The reason for this nervousness is simple. A fundamental principle of co-operatives is that members supply capital in proportion to the business they do with the co-operative. Breaking this principle is a recipe for conflict, with some members wanting a high milk price and others preferring high dividends. I know of no co-operative that has survived long-term with such a structure.
In this situation, the Minister and the Government are caught between a rock and a hard place. On the one hand, they don’t want a fight with Fonterra that leaves electoral blood on the floor. However, the Minister is clearly concerned.
The Government proposal therefore is to require the Fonterra milk-price committee, which will have five to seven members in total, to include two ministerial nominees plus a chairman who is also independent of any financial interests in the dairy industry. It is highly likely that Fonterra will accept this as a necessary compromise to get the overarching proposals accepted.

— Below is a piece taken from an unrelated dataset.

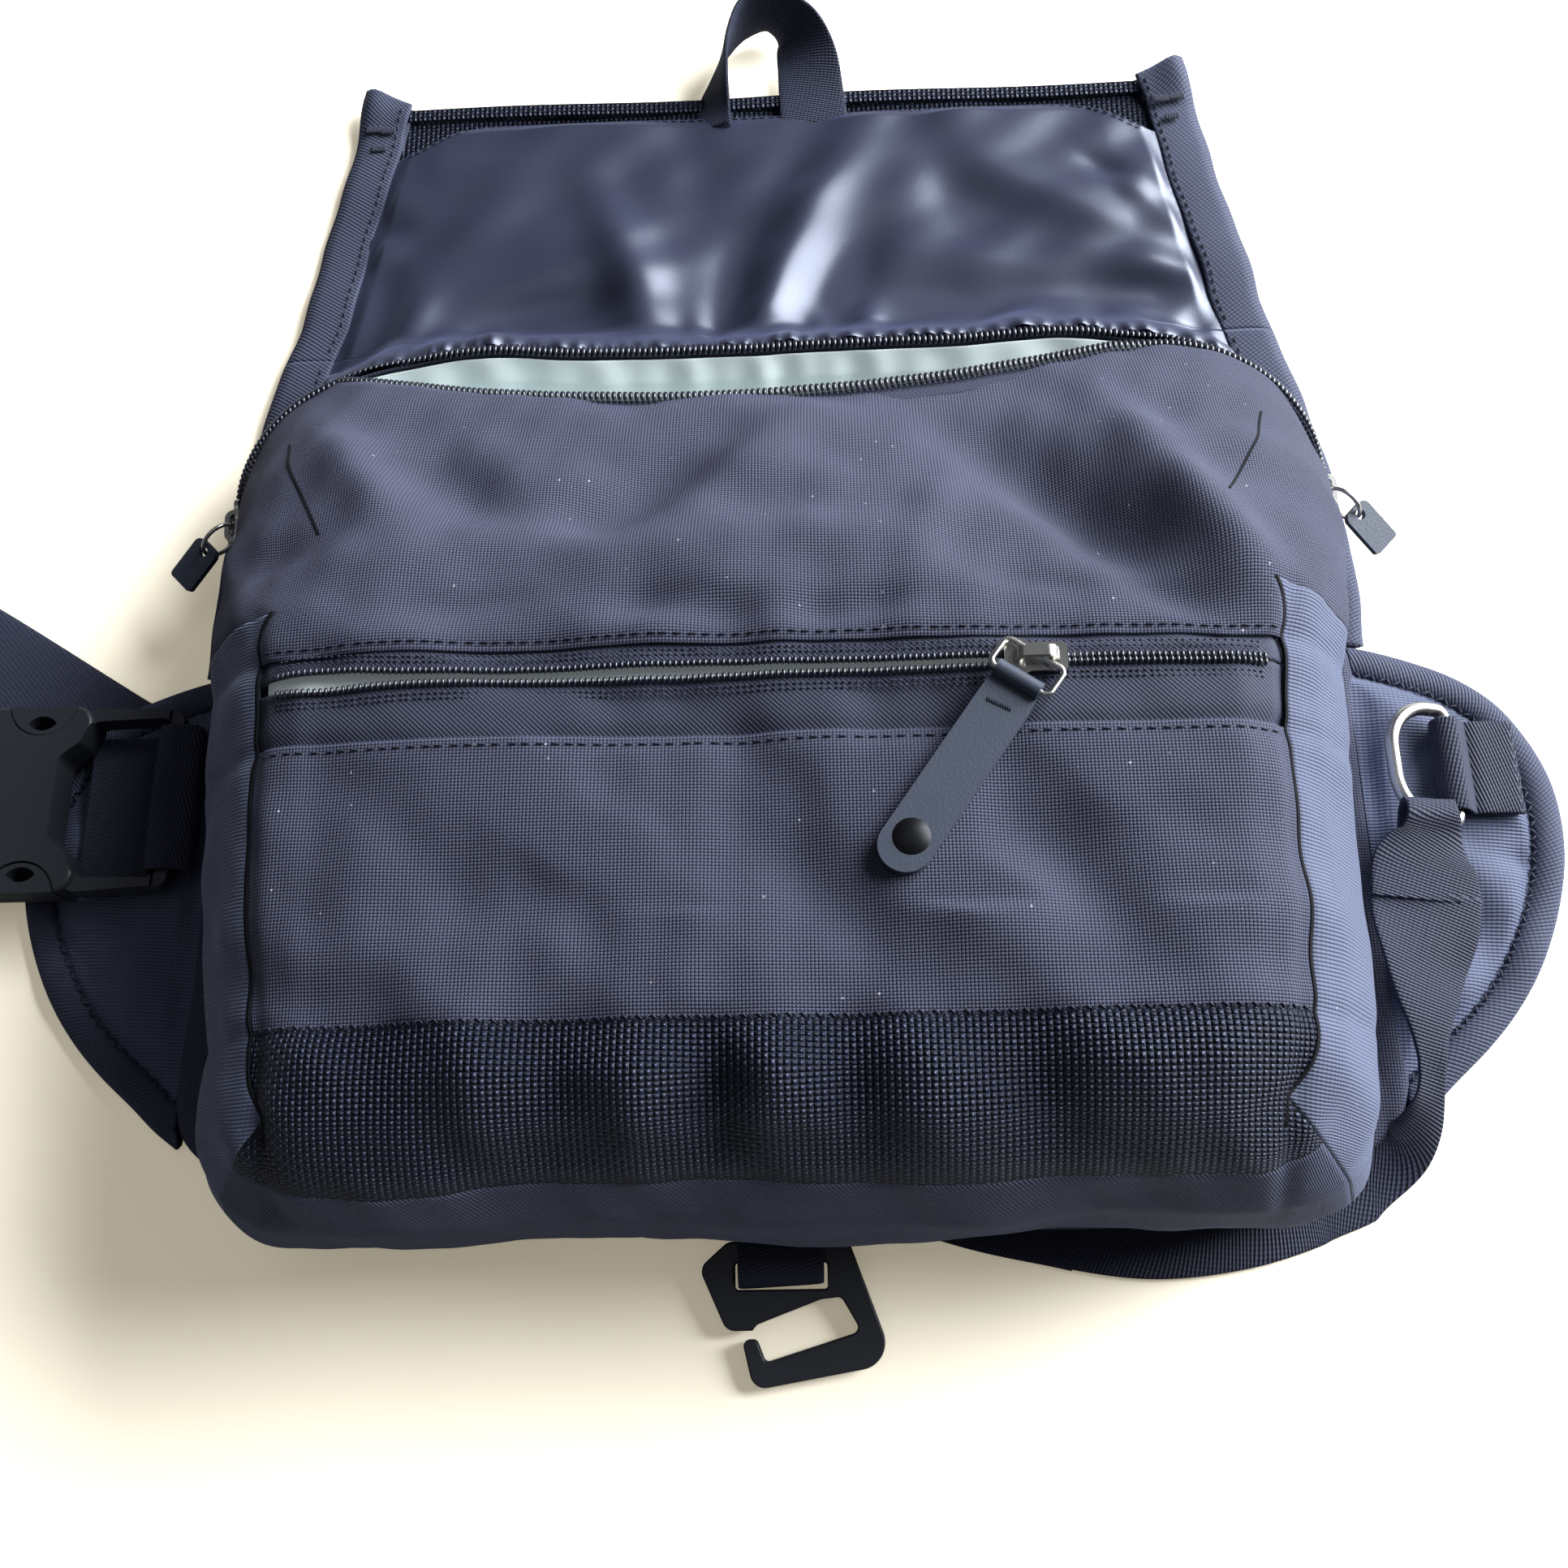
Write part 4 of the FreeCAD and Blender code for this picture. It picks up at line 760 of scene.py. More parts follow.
def make_compartment_lining():
    """Pale bag inside the mouth: from the front coil down, along the floor and up to the back coil.

    Every column is a rounded path in y and z. Gathers are waves along the normal near the back coil."""
    place = np.linspace(1.02, 2.98, 320)
    front, back = mouth_rings(place)
    x, fy, fz = ring_point(front, place).T
    by, bz = back_row_at(ring_point(back, place)[:, 0])
    corner = smooth(96, 120, np.abs(x))
    corner_y = fy - lerp(34.0, 16.0, corner)
    level = 0 * fz
    path = ((fy + 0.6, fz - 0.9), (fy - 5, fz + 0.2), (fy - 13, fz + 1.5), (corner_y, fz + 3.0 - 7 * corner),
            (corner_y - 4, level + 15), (corner_y + 4, level + 9.2), (by - 20, level + 8.8),
            (by - 9, level + 11), (by - 6.4, bz - 4.5), (by - 2.0, bz - 0.3))
    knots = np.stack([np.stack(knot, -1) for knot in path])
    t = np.linspace(0, len(knots) - 1, 70)
    i = np.minimum(t.astype(int), len(knots) - 2)
    w = (t - i)[:, None, None]
    w = w * w * (3 - 2 * w) * 0.6 + w * 0.4
    rows = knots[i] * (1 - w) + knots[i + 1] * w
    points = np.concatenate([np.broadcast_to(x, rows.shape[:2])[..., None], rows], -1)
    near_back = (smooth(5.2, 7.6, t) * smooth(9.3, 8.4, t))[:, None]
    wave = np.sin(x / 3.4 + 2.0 * np.sin(x / 17.0)) + 0.6 * np.sin(x / 1.9 + 3.0 * np.sin(x / 23.0))
    points = points + grid_normals(points) * (near_back * 0.5 * wave[None])[..., None]
    points[..., 2] = np.maximum(points[..., 2], 8.0)
    obj = thickened(grid_object("Compartment lining", points), LINING, 0.0)
    dress(obj, "pale", "pack", "pale_lining", "compartment_lining")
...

The reason they must get Government acceptance is that the new structure requires legislative changes to the DIRA.
The second key requirement from Government is that there must be a market-maker, essentially there to reduce share-liquidity issues. My own judgment is that this will prove highly problematic. Better to let Fonterra deal with that by itself.
My current expectation is that the essential elements of the new capital structure proposed by Fonterra will now be implemented over the coming year. But whether or not it will thereafter be set in stone is another matter. It might last five years but I doubt if it will last ten years.
The proposed new structure will only last as long as Fonterra can provide good dividends that make the holding of voluntary shares attractive. As such, it is designed for choppy waters but not for a storm.
[This post is also available here at interest.co.nz, including some discussion within the comments]
I know this is probably a bit “off topic”, but I have often wondered whether we could not apply the Telecom “solution” to Fonterra. Both are/were private sector monopolies. In the case of Telecom we separated the lines from the consumer business, and far from undermining the business, we now have a thriving lines company (Chorus), a thriving consumer business (Spark), and a competitive marketplace with three companies. It seems to me that the coop structure is organised around a public utility – picking up the milk and conducting basic transformation into, say, powder. There should be a “line charge” for this, which presumably is the milk price. Then the shareholders should get the added value. These could be all farmers as at present, plus outsiders, and then gradually as Fonterra adds value, the shareholdings come closer to a successful, internationally competitive, branded consumer industry and the coop remains something close to the milk price as a utility function. It won’t happen of course, either because it is conceptually flawed, or because nobody would run with it. But we are at a point where these conversations should be had and we should ask ourselves whether a private monopoly protected by statute is defensible, viable, profitable.